Apprendre à contrôler notre aversion pour la perte et comprendre
Je ne commenterai pas ces deux extraits, car ils parlent d’eux-mêmes et sont sans ambiguïté. Mais je voudrais qu’on se souvienne de ce « Vive la mort ! » et de cette ultra-violence soudaine qui provoque (à dessein) un effet de sidération et de paralysie (qui aboutit non pas à la peur, mais à la pire des paralysies : la peur de la peur). Il faut retrouver la capacité à observer l’évidence et à la confronter : oui, le Mal est partout, il nous enserre et nous menace en permanence (à tel point que les Cathares considéraient le monde comme livré exclusivement au Mal et que Wilfred Monod, grand pasteur et père du célèbre Théodore Monod, avait intitulé l’un de ses ouvrages Le Problème du bien, et non pas Le Problème du mal, convaincu que l’Homme doit avant tout s’étonner que des îlots de Bien puissent apparaître et surnager dans l’océan de Mal où baigne le monde).
C’est pourquoi notre responsabilité, au-delà de l’anticipation et de la prévision qui sont de toute façon nécessairement limitées (quoique veuillent nous faire croire les mythologues du « big data » et de Minority Report), reste bien de nous organiser, au sein de nos communautés respectives (car rien ne se fera par le simple individu), pour apprendre à devenir robustes, capables de remodeler notre environnement, apprendre à contrôler notre aversion pour la perte et comprendre, une bonne fois pour toutes, que comme le rappelait Raymond Aron, les hommes ne sont pas disposés à sacrifier leurs passions à leurs intérêts.

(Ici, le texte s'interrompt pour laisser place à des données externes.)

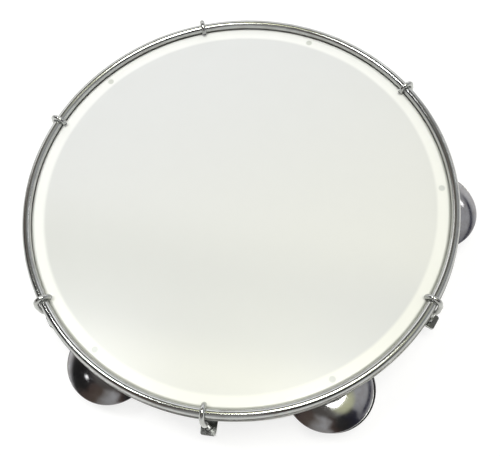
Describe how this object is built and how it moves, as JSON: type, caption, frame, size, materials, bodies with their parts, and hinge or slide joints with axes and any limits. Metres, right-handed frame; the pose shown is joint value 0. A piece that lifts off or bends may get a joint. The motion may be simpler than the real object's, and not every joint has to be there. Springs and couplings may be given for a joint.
{
  "type": "pandeiro",
  "caption": "Shallow hand drum with a tensioned film head under a wire hoop, hooked brackets round a white shell, and pairs of loose domed jingles in slots.",
  "frame": {"origin": "centre of the head's playing face", "axes": "+Z out of the playing face along the drum's axis, +X through the jingle station opposite the hand hold"},
  "size_m": [0.2853, 0.2791, 0.0575],
  "materials": {
    "shell": "smooth white moulded shell",
    "film": "milky translucent polyester film, slightly glossy",
    "flesh_hoop": "plain rolled channel",
    "chrome": "bright plated steel wire",
    "bracket": "plated bent sheet",
    "fastener": "zinc-plated steel",
    "pin": "plain steel pin",
    "jingle": "polished dark nickel plate",
    "disc": "flat plated disc"
  },
  "bodies": {
    "drum": {"shell": "shell", "head_film": "film", "flesh_hoop": "flesh_hoop", "counter_hoop": "chrome", "bracket_1": "bracket", "bracket_2": "bracket", "bracket_3": "bracket", "bracket_4": "bracket", "bracket_5": "bracket", "bracket_6": "bracket", "bracket_screw_1": "fastener", "bracket_screw_2": "fastener", "bracket_screw_3": "fastener", "bracket_screw_4": "fastener", "bracket_screw_5": "fastener", "bracket_screw_6": "fastener", "jingle_pin_1": "pin", "jingle_pin_2": "pin", "jingle_pin_3": "pin", "jingle_pin_4": "pin", "jingle_pin_5": "pin"},
    "hook_1": {"tension_hook_1": "chrome"},
    "nut_1": {"tension_nut_1": "fastener"},
    "hook_2": {"tension_hook_2": "chrome"},
    "nut_2": {"tension_nut_2": "fastener"},
    "hook_3": {"tension_hook_3": "chrome"},
    "nut_3": {"tension_nut_3": "fastener"},
    "hook_4": {"tension_hook_4": "chrome"},
    "nut_4": {"tension_nut_4": "fastener"},
    "hook_5": {"tension_hook_5": "chrome"},
    "nut_5": {"tension_nut_5": "fastener"},
    "hook_6": {"tension_hook_6": "chrome"},
    "nut_6": {"tension_nut_6": "fastener"},
    "lower_cup_1": {"jingle_lower_cup_1": "jingle"},
    "disc_1": {"jingle_disc_1": "disc"},
    "upper_cup_1": {"jingle_upper_cup_1": "jingle"},
    "lower_cup_2": {"jingle_lower_cup_2": "jingle"},
    "disc_2": {"jingle_disc_2": "disc"},
    "upper_cup_2": {"jingle_upper_cup_2": "jingle"},
    "lower_cup_3": {"jingle_lower_cup_3": "jingle"},
    "disc_3": {"jingle_disc_3": "disc"},
    "upper_cup_3": {"jingle_upper_cup_3": "jingle"},
    "lower_cup_4": {"jingle_lower_cup_4": "jingle"},
    "disc_4": {"jingle_disc_4": "disc"},
    "upper_cup_4": {"jingle_upper_cup_4": "jingle"},
    "lower_cup_5": {"jingle_lower_cup_5": "jingle"},
    "disc_5": {"jingle_disc_5": "disc"},
    "upper_cup_5": {"jingle_upper_cup_5": "jingle"}
  },
  "joints": [
    {"name": "hook_lift_1", "type": "slide", "parent": "drum", "child": "hook_1", "axis": [0, 0, 1], "range_m": [0, 0.0025]},
    {"name": "nut_turn_1", "type": "hinge", "parent": "drum", "child": "nut_1", "pos_m": [0.11256, 0.07344, -0.0337], "axis": [0, 0, -1], "range_deg": [0, 1800]},
    {"name": "hook_lift_2", "type": "slide", "parent": "drum", "child": "hook_2", "axis": [0, 0, 1], "range_m": [0, 0.0025]},
    {"name": "nut_turn_2", "type": "hinge", "parent": "drum", "child": "nut_2", "pos_m": [-0.02189, 0.13261, -0.0337], "axis": [0, 0, -1], "range_deg": [0, 1800]},
    {"name": "hook_lift_3", "type": "slide", "parent": "drum", "child": "hook_3", "axis": [0, 0, 1], "range_m": [0, 0.0025]},
    {"name": "nut_turn_3", "type": "hinge", "parent": "drum", "child": "nut_3", "pos_m": [-0.11878, 0.06289, -0.0337], "axis": [0, 0, -1], "range_deg": [0, 1800]},
    {"name": "hook_lift_4", "type": "slide", "parent": "drum", "child": "hook_4", "axis": [0, 0, 1], "range_m": [0, 0.0025]},
    {"name": "nut_turn_4", "type": "hinge", "parent": "drum", "child": "nut_4", "pos_m": [-0.11878, -0.06289, -0.0337], "axis": [0, 0, -1], "range_deg": [0, 1800]},
    {"name": "hook_lift_5", "type": "slide", "parent": "drum", "child": "hook_5", "axis": [0, 0, 1], "range_m": [0, 0.0025]},
    {"name": "nut_turn_5", "type": "hinge", "parent": "drum", "child": "nut_5", "pos_m": [-0.02189, -0.13261, -0.0337], "axis": [0, 0, -1], "range_deg": [0, 1800]},
    {"name": "hook_lift_6", "type": "slide", "parent": "drum", "child": "hook_6", "axis": [0, 0, 1], "range_m": [0, 0.0025]},
    {"name": "nut_turn_6", "type": "hinge", "parent": "drum", "child": "nut_6", "pos_m": [0.11256, -0.07344, -0.0337], "axis": [0, 0, -1], "range_deg": [0, 1800]},
    {"name": "lower_cup_slide_1", "type": "slide", "parent": "drum", "child": "lower_cup_1", "axis": [0, 0, 1], "range_m": [0, 0.0013]},
    {"name": "disc_slide_1", "type": "slide", "parent": "lower_cup_1", "child": "disc_1", "axis": [0, 0, 1], "range_m": [0, 0.0013]},
    {"name": "upper_cup_slide_1", "type": "slide", "parent": "disc_1", "child": "upper_cup_1", "axis": [0, 0, 1], "range_m": [0, 0.0014]},
    {"name": "lower_cup_slide_2", "type": "slide", "parent": "drum", "child": "lower_cup_2", "axis": [0, 0, 1], "range_m": [0, 0.0013]},
    {"name": "disc_slide_2", "type": "slide", "parent": "lower_cup_2", "child": "disc_2", "axis": [0, 0, 1], "range_m": [0, 0.0013]},
    {"name": "upper_cup_slide_2", "type": "slide", "parent": "disc_2", "child": "upper_cup_2", "axis": [0, 0, 1], "range_m": [0, 0.0014]},
    {"name": "lower_cup_slide_3", "type": "slide", "parent": "drum", "child": "lower_cup_3", "axis": [0, 0, 1], "range_m": [0, 0.0013]},
    {"name": "disc_slide_3", "type": "slide", "parent": "lower_cup_3", "child": "disc_3", "axis": [0, 0, 1], "range_m": [0, 0.0013]},
    {"name": "upper_cup_slide_3", "type": "slide", "parent": "disc_3", "child": "upper_cup_3", "axis": [0, 0, 1], "range_m": [0, 0.0014]},
    {"name": "lower_cup_slide_4", "type": "slide", "parent": "drum", "child": "lower_cup_4", "axis": [0, 0, 1], "range_m": [0, 0.0013]},
    {"name": "disc_slide_4", "type": "slide", "parent": "lower_cup_4", "child": "disc_4", "axis": [0, 0, 1], "range_m": [0, 0.0013]},
    {"name": "upper_cup_slide_4", "type": "slide", "parent": "disc_4", "child": "upper_cup_4", "axis": [0, 0, 1], "range_m": [0, 0.0014]},
    {"name": "lower_cup_slide_5", "type": "slide", "parent": "drum", "child": "lower_cup_5", "axis": [0, 0, 1], "range_m": [0, 0.0013]},
    {"name": "disc_slide_5", "type": "slide", "parent": "lower_cup_5", "child": "disc_5", "axis": [0, 0, 1], "range_m": [0, 0.0013]},
    {"name": "upper_cup_slide_5", "type": "slide", "parent": "disc_5", "child": "upper_cup_5", "axis": [0, 0, 1], "range_m": [0, 0.0014]}
  ],
  "couplings": [
    {"joint": "nut_turn_1", "follows": "hook_lift_1", "rad_per_m": 12566},
    {"joint": "nut_turn_2", "follows": "hook_lift_2", "rad_per_m": 12566},
    {"joint": "nut_turn_3", "follows": "hook_lift_3", "rad_per_m": 12566},
    {"joint": "nut_turn_4", "follows": "hook_lift_4", "rad_per_m": 12566},
    {"joint": "nut_turn_5", "follows": "hook_lift_5", "rad_per_m": 12566},
    {"joint": "nut_turn_6", "follows": "hook_lift_6", "rad_per_m": 12566}
  ]
}
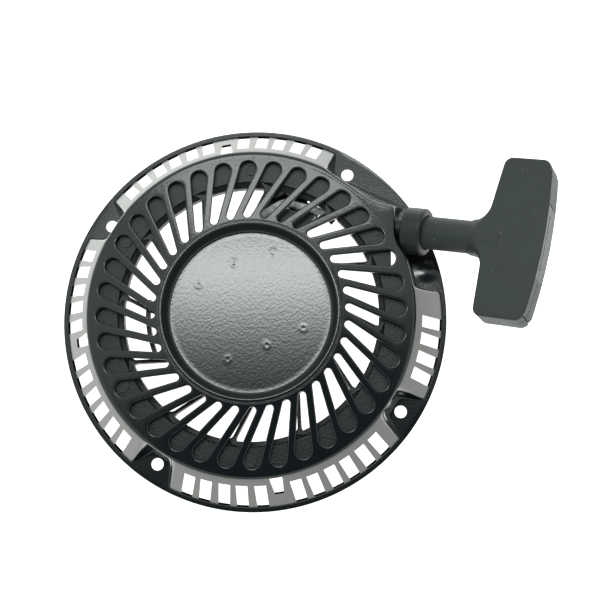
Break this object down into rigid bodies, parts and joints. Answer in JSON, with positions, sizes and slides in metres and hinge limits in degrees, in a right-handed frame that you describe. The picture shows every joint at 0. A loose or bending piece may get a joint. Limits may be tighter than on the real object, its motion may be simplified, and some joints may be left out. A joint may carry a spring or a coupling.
{
  "type": "recoil starter",
  "caption": "Pull-rope recoil starter: vented round steel housing with bolt flange, sprung rope reel with pawls, and T handle.",
  "frame": {"origin": "centre of the bolt circle on the flange's engine-side face", "axes": "+Z along the crankshaft axis away from the engine, +X towards the rope exit and the handle"},
  "size_m": [0.2591, 0.204, 0.0503],
  "materials": {
    "black_enamel": "black powder coat with light orange peel",
    "guard_plastic": "moulded, fine grain",
    "guide_plastic": "moulded, fine grain",
    "reel_plastic": "moulded",
    "grip_plastic": "moulded, fine grain",
    "cap_plastic": "moulded",
    "zinc_steel": "zinc plated",
    "spring_steel": "blued strip",
    "rope_braid": "braided polyester"
  },
  "bodies": {
    "frame": {"housing": "black_enamel", "inner_guard": "guard_plastic", "rope_guide": "guide_plastic", "fairlead_pin": "zinc_steel", "reel_post": "zinc_steel", "rope_lead": "rope_braid", "friction_spring": "spring_steel", "retaining_washer": "zinc_steel", "centre_screw": "zinc_steel", "power_spring": "spring_steel"},
    "reel": {"reel": "reel_plastic", "spring_cover": "zinc_steel", "rope_wound": "rope_braid", "reel_knot": "rope_braid", "pawl_pins": "zinc_steel", "pawl_spring_1": "spring_steel", "pawl_spring_2": "spring_steel"},
    "guide": {"guide_plate": "zinc_steel"},
    "pawl_1": {"pawl_1": "zinc_steel"},
    "pawl_2": {"pawl_2": "zinc_steel"},
    "handle": {"handle_grip": "grip_plastic", "handle_cap": "cap_plastic", "handle_knot": "rope_braid", "knot_washer": "zinc_steel"}
  },
  "joints": [
    {"name": "handle_pull", "type": "slide", "parent": "frame", "child": "handle", "axis": [0.912, -0.1872, 0.3649], "range_m": [0, 0.8], "stiffness_N_per_m": 12, "springref_m": -0.5, "deforming": ["rope_lead"]},
    {"name": "reel_spin", "type": "hinge", "parent": "frame", "child": "reel", "pos_m": [0, 0, 0.0143], "axis": [0, 0, 1], "range_deg": [-1110, 0], "deforming": ["power_spring"]},
    {"name": "guide_turn", "type": "hinge", "parent": "reel", "child": "guide", "pos_m": [0, 0, 0.0048], "axis": [0, 0, 1], "range_deg": [0, 30], "stiffness_Nm_per_rad": 0.01, "springref_deg": -5.73},
    {"name": "pawl_1_swing", "type": "hinge", "parent": "reel", "child": "pawl_1", "pos_m": [0.0235, 0, 0.007], "axis": [0, 0, 1], "range_deg": [0, 25.2]},
    {"name": "pawl_2_swing", "type": "hinge", "parent": "reel", "child": "pawl_2", "pos_m": [-0.0235, 0, 0.007], "axis": [0, 0, 1], "range_deg": [0, 25.2]}
  ],
  "couplings": [
    {"joint": "reel_spin", "follows": "handle_pull", "rad_per_m": -24},
    {"joint": "pawl_1_swing", "follows": "guide_turn", "ratio": 0.83333},
    {"joint": "pawl_2_swing", "follows": "guide_turn", "ratio": 0.83333}
  ]
}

NB : Il est rare que je rédige des « posts », ces billets assez longs qui nécessiteraient de ma part un engagement et des prises de position que ma double responsabilité de magistrat et de conseiller juridique du Gouvernement m’interdit, au nom du devoir de réserve (qui n’est pas une manifestation, comme certains s’échinent encore à le faire croire, d’une forme d’hypocrisie, mais bien d’un sens de la mesure et de la pondération qui ne peut qu’échapper au libertarisme confus).